The 6.4V LiFePO4 Battery can power an Arduino UNO directly through its VIN pin. Below is an example of connecting the battery to an Arduino UNO and reading its voltage using an analog pin.

Circuit Diagram

Connect the battery's positive terminal to the VIN pin of the Arduino.
Connect the battery's negative terminal to the GND pin of the Arduino.
Use a voltage divider circuit to step down the battery voltage for safe measurement on an analog pin.

Arduino Code

// Define analog pin for voltage measurement
const int voltagePin = A0;

// Voltage divider resistor values (in ohms)
const float R1 = 10000.0; // Resistor connected to battery positive
const float R2 = 10000.0; // Resistor connected to ground

void setup() {
  Serial.begin(9600); // Initialize serial communication
}

void loop() {
  int rawValue = analogRead(voltagePin); // Read analog value
  float voltage = (rawValue / 1023.0) * 5.0; // Convert to voltage (Arduino 5V ADC)
  
  // Adjust for voltage divider
  voltage = voltage * (R1 + R2) / R2;

  Serial.print("Battery Voltage: ");
  Serial.print(voltage);
  Serial.println(" V");

  delay(1000); // Wait 1 second before next reading
}

Troubleshooting and FAQs

Common Issues and Solutions

Battery Not Charging
- Cause: Charger not compatible with LiFePO4 chemistry.
- Solution: Use a charger specifically designed for LiFePO4 batteries.
Battery Drains Quickly
- Cause: Excessive load or degraded battery capacity.
- Solution: Check the load current and ensure it is within the battery's rating.

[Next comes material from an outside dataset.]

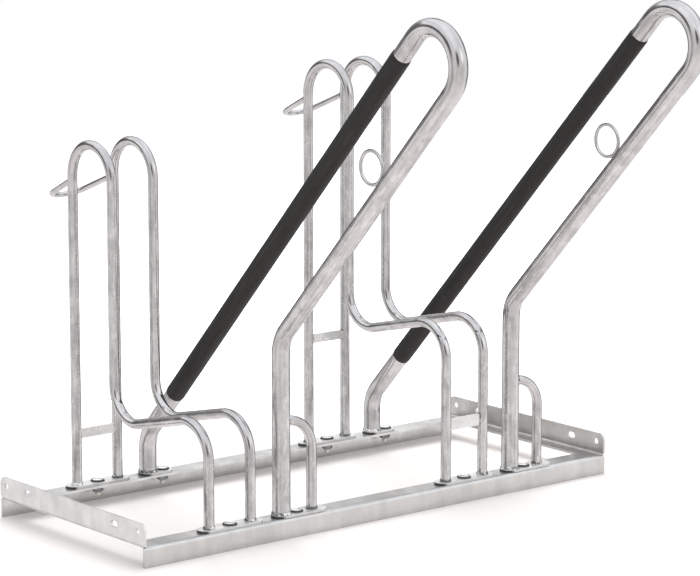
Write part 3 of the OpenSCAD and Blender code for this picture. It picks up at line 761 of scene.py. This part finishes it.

Replace the battery if it has reached the end of its cycle life.
Battery Overheats
- Cause: Operating outside the recommended temperature range or overcurrent.
- Solution: Reduce the load or improve ventilation. Use a BMS for thermal protection.
Voltage Readings Are Inaccurate
- Cause: Incorrect voltage divider resistor values or loose connections.
- Solution: Verify resistor values and ensure all connections are secure.

FAQs

Q: Can I connect this battery directly to a 5V device?
A: No, the nominal voltage of 6.4V is higher than 5V. Use a voltage regulator to step down the voltage.

Q: How do I know when the battery is fully charged?
A: The battery is fully charged when the voltage reaches 7.3V. Most LiFePO4 chargers have an indicator for full charge.

Q: Can I use this battery in extreme cold conditions?
A: Yes, but performance may degrade below -20°C. Consider using a battery heater for extreme environments.

Q: Is it safe to connect multiple batteries in series?
A: Yes, but ensure all batteries are of the same capacity and charge level. Use a BMS to manage the series connection safely.